Data supplied:
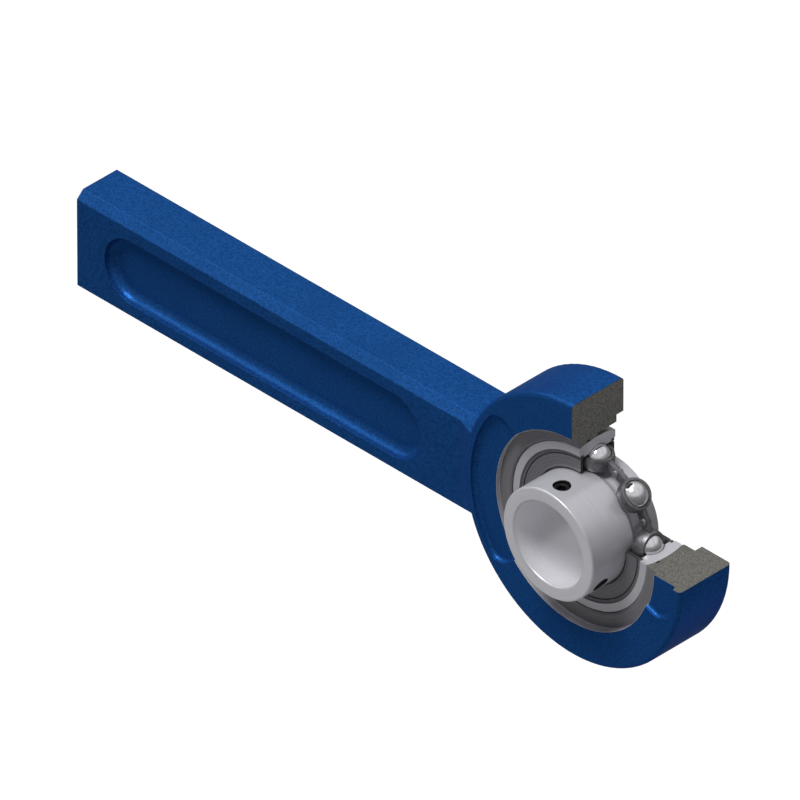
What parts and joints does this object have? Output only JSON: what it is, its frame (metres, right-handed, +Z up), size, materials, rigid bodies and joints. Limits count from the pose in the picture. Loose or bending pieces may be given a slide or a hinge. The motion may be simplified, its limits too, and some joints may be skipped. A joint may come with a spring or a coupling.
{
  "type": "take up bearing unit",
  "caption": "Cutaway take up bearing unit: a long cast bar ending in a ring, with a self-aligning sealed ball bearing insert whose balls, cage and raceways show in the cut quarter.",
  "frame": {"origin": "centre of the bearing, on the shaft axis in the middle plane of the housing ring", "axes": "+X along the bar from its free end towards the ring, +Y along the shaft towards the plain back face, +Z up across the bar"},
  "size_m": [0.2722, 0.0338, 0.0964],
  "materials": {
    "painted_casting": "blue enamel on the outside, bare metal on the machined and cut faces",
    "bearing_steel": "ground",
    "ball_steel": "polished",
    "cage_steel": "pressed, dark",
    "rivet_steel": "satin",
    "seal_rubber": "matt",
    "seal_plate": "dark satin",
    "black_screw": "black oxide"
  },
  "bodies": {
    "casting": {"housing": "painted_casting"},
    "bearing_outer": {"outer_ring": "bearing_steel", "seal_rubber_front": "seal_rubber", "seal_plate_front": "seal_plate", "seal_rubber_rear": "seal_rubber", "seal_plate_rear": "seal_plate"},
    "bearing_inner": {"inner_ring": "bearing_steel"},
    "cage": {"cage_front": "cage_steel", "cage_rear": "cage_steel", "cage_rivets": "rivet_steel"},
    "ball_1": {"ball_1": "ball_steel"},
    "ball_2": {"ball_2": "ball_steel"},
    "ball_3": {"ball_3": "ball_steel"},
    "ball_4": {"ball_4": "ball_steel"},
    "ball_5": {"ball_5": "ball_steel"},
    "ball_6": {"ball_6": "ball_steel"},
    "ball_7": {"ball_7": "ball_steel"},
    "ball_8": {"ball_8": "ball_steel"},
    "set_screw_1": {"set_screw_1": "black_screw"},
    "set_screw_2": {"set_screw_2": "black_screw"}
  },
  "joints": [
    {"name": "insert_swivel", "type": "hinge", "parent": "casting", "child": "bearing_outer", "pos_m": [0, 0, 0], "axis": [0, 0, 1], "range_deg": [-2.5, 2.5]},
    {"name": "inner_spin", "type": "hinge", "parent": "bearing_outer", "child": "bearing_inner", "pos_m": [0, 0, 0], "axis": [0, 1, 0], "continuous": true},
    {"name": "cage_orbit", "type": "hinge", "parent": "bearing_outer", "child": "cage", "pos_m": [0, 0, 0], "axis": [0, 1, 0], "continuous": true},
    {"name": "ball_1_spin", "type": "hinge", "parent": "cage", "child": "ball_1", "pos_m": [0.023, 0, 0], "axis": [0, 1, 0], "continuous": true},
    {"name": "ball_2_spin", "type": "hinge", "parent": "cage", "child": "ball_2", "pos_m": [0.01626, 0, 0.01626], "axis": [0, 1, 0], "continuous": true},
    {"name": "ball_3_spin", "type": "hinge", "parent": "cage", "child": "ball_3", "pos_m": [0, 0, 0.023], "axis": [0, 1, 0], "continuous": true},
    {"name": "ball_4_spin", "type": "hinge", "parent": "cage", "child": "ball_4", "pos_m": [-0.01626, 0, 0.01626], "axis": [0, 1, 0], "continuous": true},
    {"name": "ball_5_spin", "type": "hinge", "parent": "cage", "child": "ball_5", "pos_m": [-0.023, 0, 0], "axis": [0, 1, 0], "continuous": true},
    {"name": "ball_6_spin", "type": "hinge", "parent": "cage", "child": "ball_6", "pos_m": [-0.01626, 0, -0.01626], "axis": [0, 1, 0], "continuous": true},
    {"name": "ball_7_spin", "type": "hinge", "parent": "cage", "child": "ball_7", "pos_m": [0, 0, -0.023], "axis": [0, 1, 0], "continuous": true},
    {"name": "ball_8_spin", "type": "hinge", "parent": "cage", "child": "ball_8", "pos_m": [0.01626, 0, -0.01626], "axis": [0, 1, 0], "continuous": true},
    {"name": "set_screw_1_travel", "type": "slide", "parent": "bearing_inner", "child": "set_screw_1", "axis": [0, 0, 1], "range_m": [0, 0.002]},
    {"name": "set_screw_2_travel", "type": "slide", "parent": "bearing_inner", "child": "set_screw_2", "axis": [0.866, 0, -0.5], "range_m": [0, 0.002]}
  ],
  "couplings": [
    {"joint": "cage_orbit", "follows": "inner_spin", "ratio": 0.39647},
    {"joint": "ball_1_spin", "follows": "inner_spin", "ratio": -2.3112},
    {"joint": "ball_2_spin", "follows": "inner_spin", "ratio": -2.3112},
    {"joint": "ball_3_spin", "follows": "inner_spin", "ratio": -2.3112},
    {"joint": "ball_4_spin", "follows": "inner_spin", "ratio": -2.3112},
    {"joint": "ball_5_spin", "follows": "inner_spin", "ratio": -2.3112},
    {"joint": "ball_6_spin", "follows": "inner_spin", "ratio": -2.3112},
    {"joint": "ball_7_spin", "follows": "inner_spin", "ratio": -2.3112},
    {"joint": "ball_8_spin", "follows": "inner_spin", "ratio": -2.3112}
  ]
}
* * *
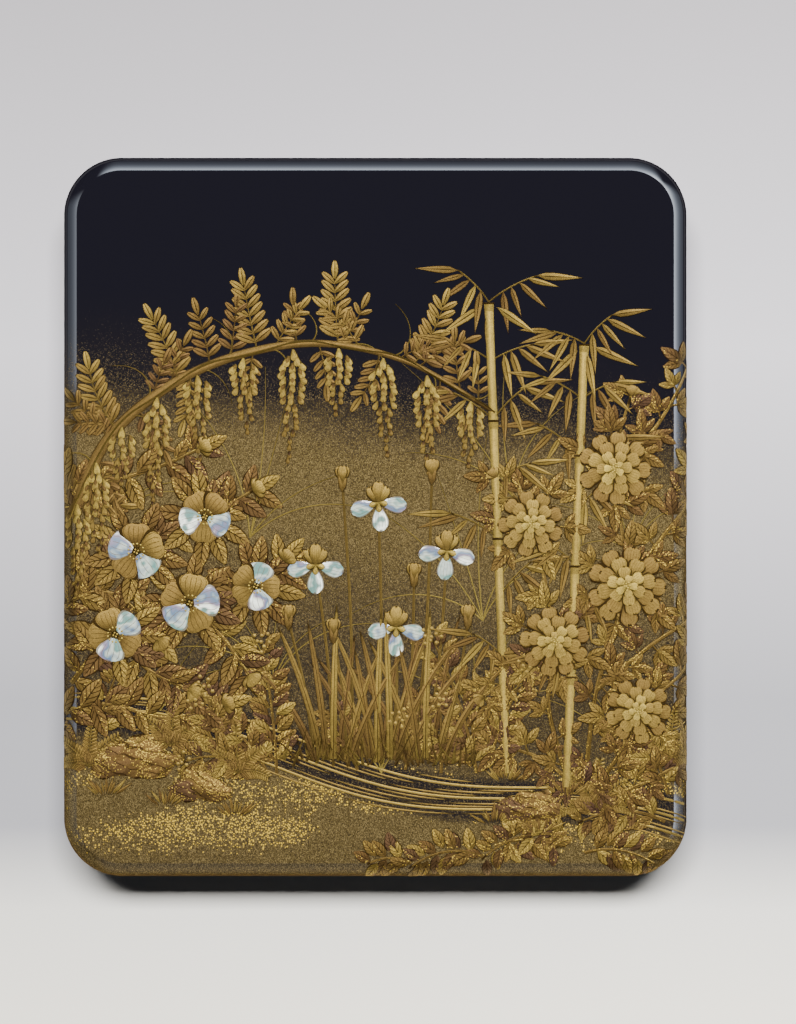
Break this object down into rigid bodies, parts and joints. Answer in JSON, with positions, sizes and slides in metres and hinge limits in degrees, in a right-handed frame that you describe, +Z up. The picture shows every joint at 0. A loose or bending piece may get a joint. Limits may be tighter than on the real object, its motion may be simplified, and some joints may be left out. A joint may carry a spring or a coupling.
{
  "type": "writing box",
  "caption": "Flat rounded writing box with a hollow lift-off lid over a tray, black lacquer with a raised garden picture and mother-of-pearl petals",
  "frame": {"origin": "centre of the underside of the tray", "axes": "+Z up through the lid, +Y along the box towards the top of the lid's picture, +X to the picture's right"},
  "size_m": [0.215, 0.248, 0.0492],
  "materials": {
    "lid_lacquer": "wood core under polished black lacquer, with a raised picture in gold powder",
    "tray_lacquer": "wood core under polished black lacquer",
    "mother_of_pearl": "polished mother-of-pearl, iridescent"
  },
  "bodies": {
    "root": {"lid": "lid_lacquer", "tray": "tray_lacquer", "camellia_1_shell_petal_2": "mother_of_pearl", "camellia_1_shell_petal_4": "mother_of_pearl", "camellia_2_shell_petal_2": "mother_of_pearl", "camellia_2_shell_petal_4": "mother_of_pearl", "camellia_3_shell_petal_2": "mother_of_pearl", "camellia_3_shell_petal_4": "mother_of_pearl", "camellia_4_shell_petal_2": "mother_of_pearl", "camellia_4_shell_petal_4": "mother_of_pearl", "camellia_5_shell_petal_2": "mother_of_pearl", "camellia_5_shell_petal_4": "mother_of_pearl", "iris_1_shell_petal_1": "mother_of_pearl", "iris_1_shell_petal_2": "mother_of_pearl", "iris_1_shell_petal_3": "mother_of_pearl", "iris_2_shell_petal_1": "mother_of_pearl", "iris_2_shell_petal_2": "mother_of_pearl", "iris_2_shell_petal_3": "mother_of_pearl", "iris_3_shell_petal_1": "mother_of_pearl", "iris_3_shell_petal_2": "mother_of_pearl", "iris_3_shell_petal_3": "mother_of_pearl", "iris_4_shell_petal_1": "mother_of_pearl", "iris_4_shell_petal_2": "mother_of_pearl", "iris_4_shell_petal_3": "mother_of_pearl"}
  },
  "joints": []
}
--
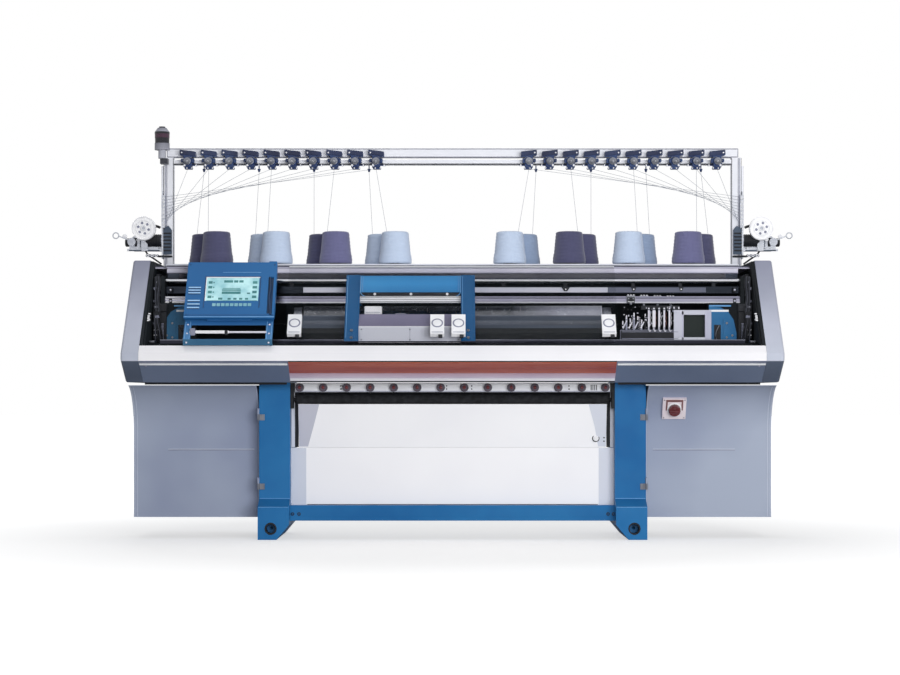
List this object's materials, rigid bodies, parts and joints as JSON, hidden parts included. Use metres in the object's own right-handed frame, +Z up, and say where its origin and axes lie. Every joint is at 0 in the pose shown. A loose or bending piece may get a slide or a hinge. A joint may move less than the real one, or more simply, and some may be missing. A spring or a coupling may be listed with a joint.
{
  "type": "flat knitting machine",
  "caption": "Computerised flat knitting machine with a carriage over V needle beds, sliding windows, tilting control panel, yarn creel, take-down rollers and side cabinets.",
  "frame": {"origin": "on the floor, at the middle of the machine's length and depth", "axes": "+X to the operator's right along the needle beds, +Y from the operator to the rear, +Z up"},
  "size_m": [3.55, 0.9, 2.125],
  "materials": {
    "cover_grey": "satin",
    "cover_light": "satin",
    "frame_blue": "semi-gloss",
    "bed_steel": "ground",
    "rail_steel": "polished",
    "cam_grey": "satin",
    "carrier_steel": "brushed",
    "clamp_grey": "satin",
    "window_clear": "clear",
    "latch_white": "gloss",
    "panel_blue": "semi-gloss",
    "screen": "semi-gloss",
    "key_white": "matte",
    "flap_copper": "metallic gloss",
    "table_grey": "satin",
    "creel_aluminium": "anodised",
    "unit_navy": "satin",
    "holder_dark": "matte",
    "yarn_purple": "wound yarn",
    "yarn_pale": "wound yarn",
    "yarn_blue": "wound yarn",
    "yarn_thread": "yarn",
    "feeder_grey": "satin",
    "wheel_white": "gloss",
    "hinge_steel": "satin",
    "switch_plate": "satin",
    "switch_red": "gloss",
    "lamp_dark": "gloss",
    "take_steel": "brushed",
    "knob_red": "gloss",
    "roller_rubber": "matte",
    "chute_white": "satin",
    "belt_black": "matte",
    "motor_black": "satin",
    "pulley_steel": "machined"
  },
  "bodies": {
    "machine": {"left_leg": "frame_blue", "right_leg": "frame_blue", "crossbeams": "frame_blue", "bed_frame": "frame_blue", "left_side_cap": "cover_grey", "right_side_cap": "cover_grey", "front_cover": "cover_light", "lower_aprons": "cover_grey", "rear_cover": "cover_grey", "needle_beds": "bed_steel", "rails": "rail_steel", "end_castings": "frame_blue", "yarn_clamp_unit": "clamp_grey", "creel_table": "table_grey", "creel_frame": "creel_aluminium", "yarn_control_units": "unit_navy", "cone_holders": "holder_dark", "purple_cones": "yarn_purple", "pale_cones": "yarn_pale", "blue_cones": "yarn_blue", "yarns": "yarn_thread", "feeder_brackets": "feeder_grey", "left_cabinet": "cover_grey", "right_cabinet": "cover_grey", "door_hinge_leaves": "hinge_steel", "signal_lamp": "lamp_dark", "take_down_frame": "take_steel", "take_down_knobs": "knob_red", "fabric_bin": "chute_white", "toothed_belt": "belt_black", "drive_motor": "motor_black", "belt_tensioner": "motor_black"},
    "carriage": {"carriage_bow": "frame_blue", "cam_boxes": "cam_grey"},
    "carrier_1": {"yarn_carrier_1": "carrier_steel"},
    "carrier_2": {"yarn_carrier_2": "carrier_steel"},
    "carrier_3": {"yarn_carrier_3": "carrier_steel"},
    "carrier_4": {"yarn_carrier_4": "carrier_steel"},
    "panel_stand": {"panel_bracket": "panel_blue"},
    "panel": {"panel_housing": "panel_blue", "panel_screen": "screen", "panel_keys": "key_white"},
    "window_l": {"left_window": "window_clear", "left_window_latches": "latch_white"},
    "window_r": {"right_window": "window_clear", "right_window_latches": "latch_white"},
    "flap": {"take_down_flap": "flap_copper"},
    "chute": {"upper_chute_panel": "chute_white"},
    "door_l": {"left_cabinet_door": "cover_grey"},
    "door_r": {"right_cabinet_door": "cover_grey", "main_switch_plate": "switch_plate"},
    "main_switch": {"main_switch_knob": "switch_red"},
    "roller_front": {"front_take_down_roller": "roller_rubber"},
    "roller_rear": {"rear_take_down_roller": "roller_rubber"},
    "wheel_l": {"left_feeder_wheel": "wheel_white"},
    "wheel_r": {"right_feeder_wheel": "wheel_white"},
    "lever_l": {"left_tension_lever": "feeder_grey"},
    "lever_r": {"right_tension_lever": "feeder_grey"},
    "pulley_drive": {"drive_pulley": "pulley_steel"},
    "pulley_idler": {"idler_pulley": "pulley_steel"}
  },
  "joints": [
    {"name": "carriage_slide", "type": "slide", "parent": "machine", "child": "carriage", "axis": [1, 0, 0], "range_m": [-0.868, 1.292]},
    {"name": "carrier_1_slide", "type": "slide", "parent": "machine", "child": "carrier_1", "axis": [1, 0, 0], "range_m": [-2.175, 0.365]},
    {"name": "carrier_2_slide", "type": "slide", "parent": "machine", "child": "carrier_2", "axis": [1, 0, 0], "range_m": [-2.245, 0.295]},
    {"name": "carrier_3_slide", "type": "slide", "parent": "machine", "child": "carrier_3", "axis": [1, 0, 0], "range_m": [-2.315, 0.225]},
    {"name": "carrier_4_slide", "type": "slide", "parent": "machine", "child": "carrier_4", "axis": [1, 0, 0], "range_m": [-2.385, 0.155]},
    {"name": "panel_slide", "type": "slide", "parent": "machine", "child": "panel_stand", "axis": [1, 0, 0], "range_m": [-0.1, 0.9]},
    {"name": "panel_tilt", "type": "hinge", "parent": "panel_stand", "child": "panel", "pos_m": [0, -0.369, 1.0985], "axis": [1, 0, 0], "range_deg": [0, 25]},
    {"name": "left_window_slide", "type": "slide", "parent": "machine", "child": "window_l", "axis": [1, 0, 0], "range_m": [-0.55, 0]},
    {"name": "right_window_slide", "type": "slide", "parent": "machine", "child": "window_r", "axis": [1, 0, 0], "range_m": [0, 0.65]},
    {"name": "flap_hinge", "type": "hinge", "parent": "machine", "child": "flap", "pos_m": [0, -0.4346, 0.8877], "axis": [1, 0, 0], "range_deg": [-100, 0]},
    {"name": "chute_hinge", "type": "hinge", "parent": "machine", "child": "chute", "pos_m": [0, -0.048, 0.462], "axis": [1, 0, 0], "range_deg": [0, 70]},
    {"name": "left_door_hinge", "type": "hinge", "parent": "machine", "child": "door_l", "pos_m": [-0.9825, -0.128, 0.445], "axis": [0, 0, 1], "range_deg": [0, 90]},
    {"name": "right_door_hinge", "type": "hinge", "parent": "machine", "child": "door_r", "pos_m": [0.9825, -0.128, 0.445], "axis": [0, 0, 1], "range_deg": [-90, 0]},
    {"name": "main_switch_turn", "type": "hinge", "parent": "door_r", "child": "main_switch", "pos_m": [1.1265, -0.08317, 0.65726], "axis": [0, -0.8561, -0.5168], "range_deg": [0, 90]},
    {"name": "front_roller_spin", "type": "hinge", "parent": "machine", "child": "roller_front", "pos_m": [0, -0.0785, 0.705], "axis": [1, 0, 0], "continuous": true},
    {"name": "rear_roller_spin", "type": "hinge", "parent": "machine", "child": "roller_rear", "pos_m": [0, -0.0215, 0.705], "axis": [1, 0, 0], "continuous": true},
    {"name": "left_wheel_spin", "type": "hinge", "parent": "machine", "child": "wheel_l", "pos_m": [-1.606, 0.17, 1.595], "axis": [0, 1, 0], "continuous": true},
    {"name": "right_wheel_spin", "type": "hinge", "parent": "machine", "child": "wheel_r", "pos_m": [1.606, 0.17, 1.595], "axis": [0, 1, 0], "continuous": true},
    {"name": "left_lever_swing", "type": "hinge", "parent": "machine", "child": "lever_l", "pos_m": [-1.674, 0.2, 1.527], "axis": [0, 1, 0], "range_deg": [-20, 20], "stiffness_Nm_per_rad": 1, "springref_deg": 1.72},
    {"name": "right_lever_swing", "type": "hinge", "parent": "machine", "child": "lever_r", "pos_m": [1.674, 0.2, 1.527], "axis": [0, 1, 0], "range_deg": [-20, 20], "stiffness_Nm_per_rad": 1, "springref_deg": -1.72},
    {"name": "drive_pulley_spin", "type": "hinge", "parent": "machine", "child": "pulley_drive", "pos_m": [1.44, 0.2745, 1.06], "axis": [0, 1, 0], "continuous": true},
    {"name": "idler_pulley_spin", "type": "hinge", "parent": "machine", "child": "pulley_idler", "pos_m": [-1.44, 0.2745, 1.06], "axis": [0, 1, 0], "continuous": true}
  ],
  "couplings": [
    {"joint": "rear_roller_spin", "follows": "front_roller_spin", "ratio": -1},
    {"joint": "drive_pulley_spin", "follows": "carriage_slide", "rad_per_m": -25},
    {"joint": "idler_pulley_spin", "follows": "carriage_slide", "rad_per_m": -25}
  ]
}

Exercise: For the entries above, state how many lines contain the word "JSON". Provide the number by itself.

The reply: 3